Project Information Literacy Founder Dr. Alison Head discussing how students conduct research at Purdue University, May 17, 2018.

In Project Information Literacy’s ongoing examination of college students’ information-seeking practices and behaviors, the researchers have found that students experience the feelings of fear, dread, and being overwhelmed when it comes to conducting research.

“I think it is imperative for library and information science research to increase and for the overall quality to become more rigorous, so I started the program to begin working with individual researchers, to help them work toward these goals,” Head explained. “For me, most importantly, it keeps me current and provides me with a much wider view of the kind of research being conducted, as well as what kind of research is coming up and the different kinds of methods being used,” Head explained.

Since the program began last summer, Head has met virtually (over the phone and online) with several Purdue Libraries faculty members, both individually and in groups.

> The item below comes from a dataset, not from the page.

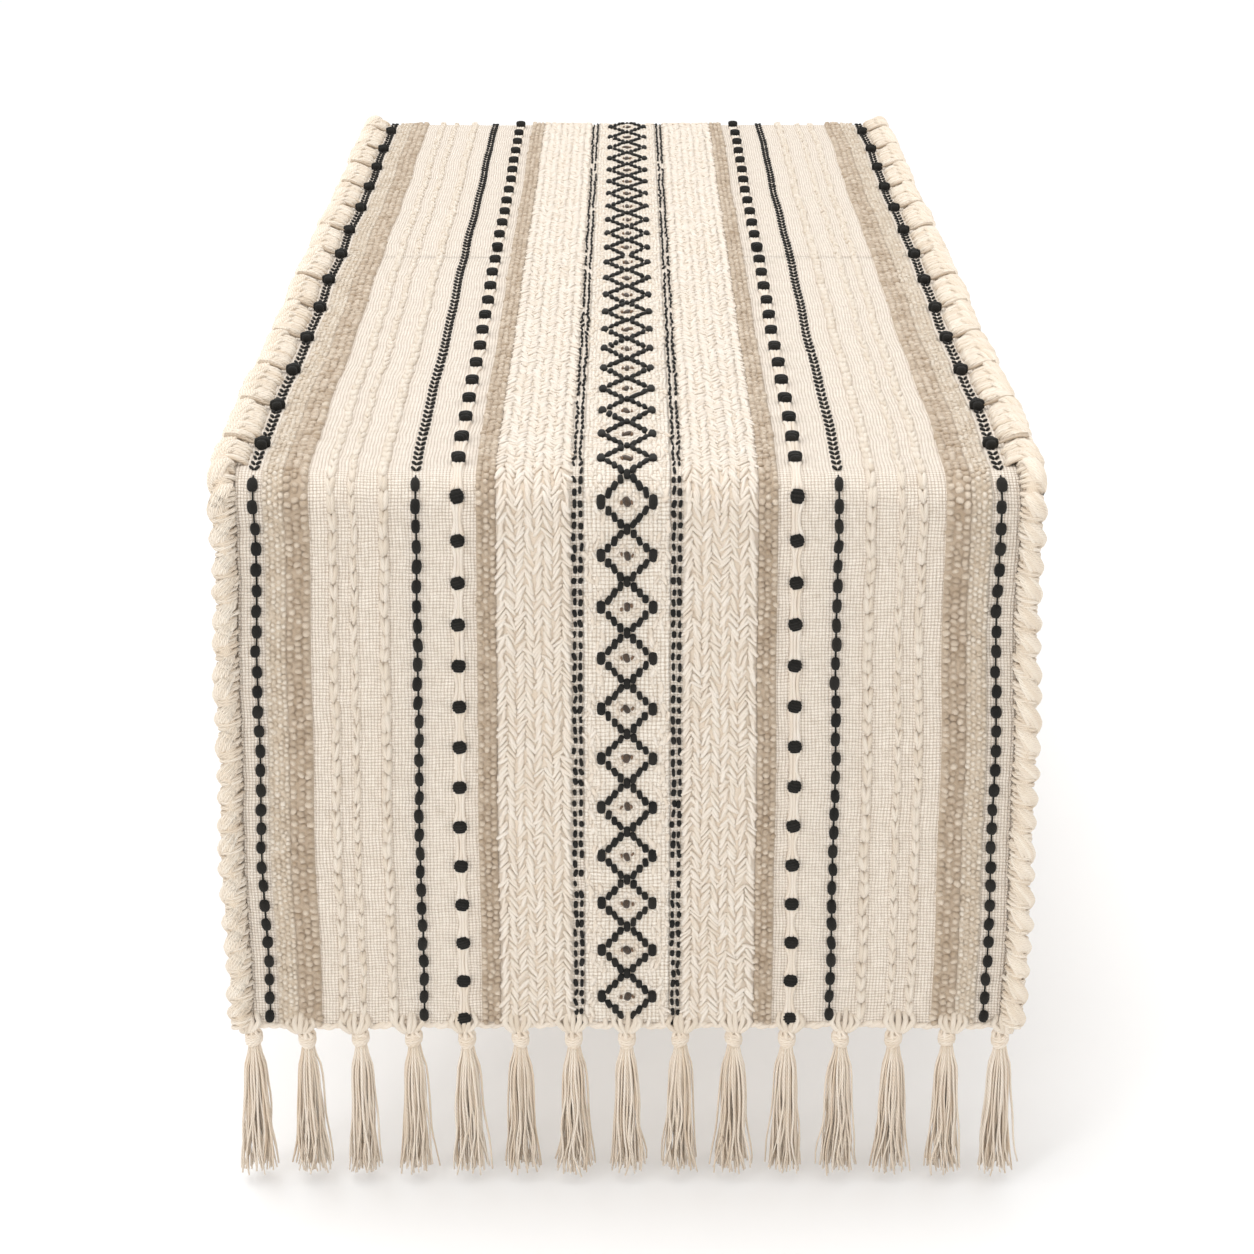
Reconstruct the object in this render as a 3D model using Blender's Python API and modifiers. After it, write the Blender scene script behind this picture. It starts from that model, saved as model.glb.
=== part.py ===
"""Handwoven table runner, draped over a tabletop.

The cloth has three runs: one lies on the tabletop and turns down over both of its ends, and one
hangs at each end. Each run carries the same raised woven bands and a lacing cord down each edge,
and each hanging end carries a row of knotted tassels that swing from its hem.

Units are metres. The origin is the middle of the cloth's underside, on the tabletop. +X runs
across the runner, +Y along it and +Z up. The front end hangs at -Y.
"""

import math

import bpy

# Driving dimensions
OVERALL_LENGTH = 1.219  # laid flat, from tassel tip to tassel tip
OVERALL_WIDTH = 0.305  # over the lacing cords
DROP = 0.226  # tabletop down to the bottom of the hem
TASSEL_LENGTH = 0.0665  # bottom of the hem down to the tassel's tip
TASSELS = 15  # along each hem

CLOTH = 0.002  # thickness of the ground cloth
BAND = 0.0016  # height of a raised band above its clearance
CORD = 0.008  # diameter of the edge lacing
HEM = 0.004  # diameter of the rolled hem
EDGE_RADIUS = 0.010  # inside of the bend over the tabletop's end
GAP = 0.0003  # clearance between neighbouring pieces
LACING_GAP = 0.00015  # clearance between the cloth's sides and the lacing drawn up against them
FOLD_INWARD = 15  # degrees that a hanging end can swing in under a thin tabletop

# Bands across the runner, from its middle outwards
DIAMOND_WIDTH = 0.0322
DIAMOND_TO_HERRINGBONE = 0.0046  # holds the dotted double line
HERRINGBONE_WIDTH = 0.0273
INNER_TAN_WIDTH = 0.0074
OUTER_TAN_WIDTH = 0.0166
OUTER_TAN_TO_CORD = 0.0110  # holds the outer beaded row

# Tassel, turned about its own middle
TASSEL_INSET = 0.0064  # first tassel's middle, in from the runner's side
NECK_RADIUS = 0.0013
KNOT_RADIUS = 0.0034
KNOT_DEPTH = 0.0052  # pivot down to the knot's middle
WAIST_RADIUS = 0.0022
SHOULDER_RADIUS = 0.0036
SHOULDER_DEPTH = 0.0135
SKIRT_RADIUS = 0.0078

# Facets
BEND_STEPS = 8
ROUND_STEPS = 6
TASSEL_SIDES = 10
CORD_SIDES = 12

# Worked out from the sizes above
HALF_WIDTH = OVERALL_WIDTH / 2
CORD_MIDDLE = HALF_WIDTH - CORD / 2
CLOTH_HALF = CORD_MIDDLE - CORD / 2 - LACING_GAP
BAND_LOW = CLOTH + GAP
BAND_HIGH = BAND_LOW + BAND
# The drop turns about the cloth's outer face, so a raised piece above the pivot stops short of it.
CORD_CLEAR = CORD - CLOTH + GAP
BAND_CLEAR = BAND_HIGH - CLOTH + GAP
CLOTH_CLEAR = CLOTH * math.sin(math.radians(FOLD_INWARD)) + GAP
PIVOT_Z = -(EDGE_RADIUS + CORD_CLEAR + GAP)
BEND_LENGTH = math.pi / 2 * (EDGE_RADIUS + CLOTH / 2)
HANGING_LENGTH = DROP - EDGE_RADIUS + TASSEL_LENGTH
TABLE_HALF = OVERALL_LENGTH / 2 - HANGING_LENGTH - BEND_LENGTH + EDGE_RADIUS
PIVOT_Y = TABLE_HALF + CLOTH
DROP_BELOW_PIVOT = DROP + PIVOT_Z
TASSEL_PIVOT_DROP = NECK_RADIUS + GAP

CREAM = (0.71, 0.63, 0.54)
PALE_CREAM = (0.75, 0.67, 0.57)
TAN = (0.50, 0.41, 0.31)
FLAX = (0.59, 0.48, 0.37)
SPECKLED = (0.34, 0.31, 0.27)
YARN_ROUGHNESS = 0.9


def clear_scene():
    for obj in list(bpy.data.objects):
        bpy.data.objects.remove(obj)


def collection_named(name):
    made = bpy.data.collections.new(name)
    bpy.context.scene.collection.children.link(made)
    return made


def yarn_material(name, colour):
    """A matt, non-metallic yarn of one colour."""
    material = bpy.data.materials.new(name)
    material.use_nodes = True
    shader = material.node_tree.nodes["Principled BSDF"]
    shader.inputs["Base Color"].default_value = (*colour, 1.0)
    shader.inputs["Roughness"].default_value = YARN_ROUGHNESS
    shader.inputs["Metallic"].default_value = 0.0
    return material


def add_object(name, data, material, parent, location):
    obj = bpy.data.objects.new(name, data)
    data.materials.append(material)
    RUNNER.objects.link(obj)
    obj.parent = parent
    obj.location = location
    return obj


def arc(middle, radius, start, end, steps):
    """Points on a circle from one angle to another, in degrees."""
    turns = [math.radians(start + (end - start) * i / steps) for i in range(steps + 1)]
    return [
        (middle[0] + radius * math.cos(a), middle[1] + radius * math.sin(a)) for a in turns
    ]


def over_table(height, clear):
    """Side view of a line at one height off the tabletop, over both ends to a stop above the pivot.

    It runs straight along the top, a quarter circle round each end and straight down.
    """
    flat, radius = TABLE_HALF - EDGE_RADIUS, EDGE_RADIUS + height
    stop = PIVOT_Z + clear
    near = arc((-flat, -EDGE_RADIUS), radius, 180, 90, BEND_STEPS)
    far = arc((flat, -EDGE_RADIUS), radius, 90, 0, BEND_STEPS)
    return [(near[0][0], stop), *near, *far, (far[-1][0], stop)]


def strip(name, outline, middle, width, material, parent=None):
    """A side view outline of the cloth, carried across the runner by its width."""
    curve = bpy.data.curves.new(name, "CURVE")
    curve.dimensions = "2D"
    curve.fill_mode = "BOTH"
    curve.extrude = width / 2
    spline = curve.splines.new("POLY")
    spline.points.add(len(outline) - 1)
    for point, (along, up) in zip(spline.points, outline):
        point.co = (along, up, 0.0, 1.0)
    spline.use_cyclic_u = True
    obj = add_object(name, curve, material, parent, (middle, 0.0, 0.0))
    obj.rotation_euler = (math.pi / 2, 0.0, math.pi / 2)
    return obj


def tube(name, route, across, material):
    """A round cord along a side view route, at one place across the runner."""
    curve = bpy.data.curves.new(name, "CURVE")
    curve.dimensions = "3D"
    curve.bevel_depth = CORD / 2
    curve.bevel_resolution = CORD_SIDES // 2 - 2
    curve.use_fill_caps = True
    spline = curve.splines.new("POLY")
    spline.points.add(len(route) - 1)
    for point, (along, up) in zip(spline.points, route):
        point.co = (0.0, along, up, 1.0)
    return add_object(name, curve, material, None, (across, 0.0, 0.0))


def turned(name, profile, sides, material, parent, location):
    """A profile of (radius, height) points, from top to bottom, turned about the upright axis."""
    mesh = bpy.data.meshes.new(name)
    edges = [(i, i + 1) for i in range(len(profile) - 1)]
    mesh.from_pydata([(radius, 0.0, height) for radius, height in profile], edges, [])
    obj = add_object(name, mesh, material, parent, location)
    turn = obj.modifiers.new("Turn", "SCREW")
    turn.axis = "Z"
    turn.angle = 2 * math.pi
    turn.steps = sides
    turn.render_steps = sides
    turn.use_merge_vertices = True
    turn.merge_threshold = 0.00001
    turn.use_smooth_shade = True
    return obj


def band_layout():
    """Each raised band: its name, its sides' distances from the middle line, and its material."""
    diamond_side = DIAMOND_WIDTH / 2
    herringbone = diamond_side + DIAMOND_TO_HERRINGBONE
    inner_tan = herringbone + HERRINGBONE_WIDTH
    outer_tan = CLOTH_HALF - OUTER_TAN_TO_CORD - OUTER_TAN_WIDTH
    paired = (
        ("herringbone_band", herringbone, HERRINGBONE_WIDTH, MATERIALS["herringbone_yarn"]),
        ("inner_tan_band", inner_tan + GAP, INNER_TAN_WIDTH - GAP, MATERIALS["tan_yarn"]),
        ("outer_tan_band", outer_tan, OUTER_TAN_WIDTH, MATERIALS["tan_yarn"]),
    )
    bands = [("diamond_band", 0.0, DIAMOND_WIDTH, MATERIALS["diamond_band"])]
    for side, sign in (("left", -1), ("right", 1)):
        for name, start, width, material in paired:
            bands.append((f"{side}_{name}", sign * (start + width / 2), width, material))
    return bands


def top_run():
    """The run on the tabletop, with both of its bends."""
    cloth = over_table(0.0, CLOTH_CLEAR) + over_table(CLOTH, CLOTH_CLEAR)[::-1]
    strip("top_cloth", cloth, 0.0, 2 * CLOTH_HALF, MATERIALS["ground_cloth"])
    raised = over_table(BAND_LOW, BAND_CLEAR) + over_table(BAND_HIGH, BAND_CLEAR)[::-1]
    for name, middle, width, material in band_layout():
        strip(f"top_{name}", raised, middle, width, material)
    for side, sign in (("left", -1), ("right", 1)):
        route = over_table(CORD / 2, CORD_CLEAR)
        tube(f"top_{side}_lacing", route, sign * CORD_MIDDLE, MATERIALS["lacing_cord"])


def drop_cloth_outline():
    """Side view of a hanging end: a flat sheet with its lower edge rolled outwards.

    The cloth's outer face is on the pivot, so the sheet lies from there to one thickness inside.
    """
    roll = HEM / 2
    roll_up = roll - DROP_BELOW_PIVOT
    hem = arc((CLOTH - roll, roll_up), roll, 0, -270, 3 * ROUND_STEPS)
    return [(CLOTH, 0.0), *hem, (0.0, 0.0)]


def cord_profile():
    """Lacing cord of a hanging end: round at the pivot, and flat at the hem."""
    radius = CORD / 2
    return [*arc((0.0, 0.0), radius, 90, 0, ROUND_STEPS), *flat_end(radius, DROP_BELOW_PIVOT)]


def flat_end(radius, depth):
    return [(radius, -depth), (0.0, -depth)]


def tassel_profile():
    """Neck, knot, waist and flared skirt, from the pivot down."""
    depth = TASSEL_LENGTH - TASSEL_PIVOT_DROP
    neck_in_knot = math.degrees(math.asin(NECK_RADIUS / KNOT_RADIUS))
    waist_in_knot = math.degrees(math.asin(WAIST_RADIUS / KNOT_RADIUS))
    knot = arc((0.0, -KNOT_DEPTH), KNOT_RADIUS, 90 - neck_in_knot, waist_in_knot - 90, 4)
    return [
        (0.0, NECK_RADIUS),
        *arc((0.0, 0.0), NECK_RADIUS, 45, 0, 1),
        *knot,
        (SHOULDER_RADIUS, -SHOULDER_DEPTH),
        *flat_end(SKIRT_RADIUS, depth),
    ]


def hanging_end(end, turn):
    """One hanging end under an empty on its fold axis, with its outer side towards local -Y."""
    pivot = bpy.data.objects.new(f"{end}_drop_pivot", None)
    RUNNER.objects.link(pivot)
    facing = math.cos(turn)
    pivot.location = (0.0, -facing * PIVOT_Y, PIVOT_Z)
    pivot.rotation_euler = (0.0, 0.0, turn)
    cloth = MATERIALS["ground_cloth"]
    strip(f"{end}_cloth", drop_cloth_outline(), 0.0, 2 * CLOTH_HALF, cloth, pivot)

    low, high = BAND_LOW - CLOTH, BAND_HIGH - CLOTH
    band_end = HEM + GAP - DROP_BELOW_PIVOT
    raised = [(-low, 0.0), (-high, 0.0), (-high, band_end), (-low, band_end)]
    for name, middle, width, material in band_layout():
        strip(f"{end}_{name}", raised, facing * middle, width, material, pivot)

    for side, sign in (("left", -facing), ("right", facing)):
        place = (sign * CORD_MIDDLE, CLOTH - CORD / 2, 0.0)
        lacing = MATERIALS["lacing_cord"]
        turned(f"{end}_{side}_lacing", cord_profile(), CORD_SIDES, lacing, pivot, place)

    first = HALF_WIDTH - TASSEL_INSET
    for i in range(TASSELS):
        across = facing * first * (2 * i / (TASSELS - 1) - 1)
        place = (across, 0.0, -DROP_BELOW_PIVOT - TASSEL_PIVOT_DROP)
        name = f"{end}_tassel_{i + 1:02d}"
        turned(name, tassel_profile(), TASSEL_SIDES, MATERIALS["tassel_yarn"], pivot, place)


clear_scene()
RUNNER = collection_named("table_runner")
MATERIALS = {
    "ground_cloth": yarn_material("ground_cloth", CREAM),
    "herringbone_yarn": yarn_material("herringbone_yarn", PALE_CREAM),
    "diamond_band": yarn_material("diamond_band", SPECKLED),
    "tan_yarn": yarn_material("tan_yarn", TAN),
    "lacing_cord": yarn_material("lacing_cord", PALE_CREAM),
    "tassel_yarn": yarn_material("tassel_yarn", FLAX),
}
top_run()
hanging_end("front", 0.0)
hanging_end("back", math.pi)
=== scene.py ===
"""Looks of a handwoven table runner: woven cloth, raised yarn bands, beaded rows and tassels.

Every piece is laid on one cloth surface, which lies on a tabletop, bends over the tabletop's
ends and hangs. A point on it is (u, s, h): u across the runner, s along the cloth from the
runner's middle line to a hem, h above the tabletop or outwards from the hanging end.
"""

import math

import bpy
import numpy as np
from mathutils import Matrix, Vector


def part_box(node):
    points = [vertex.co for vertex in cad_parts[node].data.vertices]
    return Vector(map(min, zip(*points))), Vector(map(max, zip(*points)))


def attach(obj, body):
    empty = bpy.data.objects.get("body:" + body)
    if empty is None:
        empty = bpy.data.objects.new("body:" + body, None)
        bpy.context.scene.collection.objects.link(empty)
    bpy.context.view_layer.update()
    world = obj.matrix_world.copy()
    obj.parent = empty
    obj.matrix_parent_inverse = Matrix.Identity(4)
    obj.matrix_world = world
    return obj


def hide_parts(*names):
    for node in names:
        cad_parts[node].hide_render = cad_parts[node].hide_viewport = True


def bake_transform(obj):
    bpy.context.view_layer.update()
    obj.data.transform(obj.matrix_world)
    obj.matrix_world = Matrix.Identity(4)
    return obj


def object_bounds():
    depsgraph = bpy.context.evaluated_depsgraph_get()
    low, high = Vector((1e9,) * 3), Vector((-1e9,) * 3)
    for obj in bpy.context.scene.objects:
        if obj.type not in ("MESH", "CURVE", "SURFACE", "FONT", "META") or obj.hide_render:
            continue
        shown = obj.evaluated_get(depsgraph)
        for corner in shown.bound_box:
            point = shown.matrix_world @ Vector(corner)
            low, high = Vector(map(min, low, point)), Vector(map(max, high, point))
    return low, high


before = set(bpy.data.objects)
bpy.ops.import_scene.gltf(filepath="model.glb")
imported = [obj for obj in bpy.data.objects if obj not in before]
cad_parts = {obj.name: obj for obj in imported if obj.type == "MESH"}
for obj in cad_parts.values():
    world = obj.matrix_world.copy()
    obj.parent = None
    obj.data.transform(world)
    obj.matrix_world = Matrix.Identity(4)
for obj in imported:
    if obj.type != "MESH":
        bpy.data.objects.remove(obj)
CAD_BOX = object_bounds()

MM = 0.001
DRAW = np.random.default_rng(719)
ENDS = {"front": -1, "back": 1}


def node_box(node):
    """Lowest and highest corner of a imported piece, as arrays."""
    low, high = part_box(node)
    return np.array(low, float), np.array(high, float)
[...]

“I think one of my favorite things, which was new for us at PIL, was ‘an early researcher’ brown bag discussion via a Google Hangout. In that discussion, we had about 15 young faculty on tenure track, and we talked about how to put together a first research study for publication. I enjoy playing that mentor role for people who are starting out,” Head noted. “In addition, I had conversations with faculty members who have quite good research publication methods and wanted to know, based on conference presentations and what they’re hearing, where they could take their research for their upcoming publication goals.”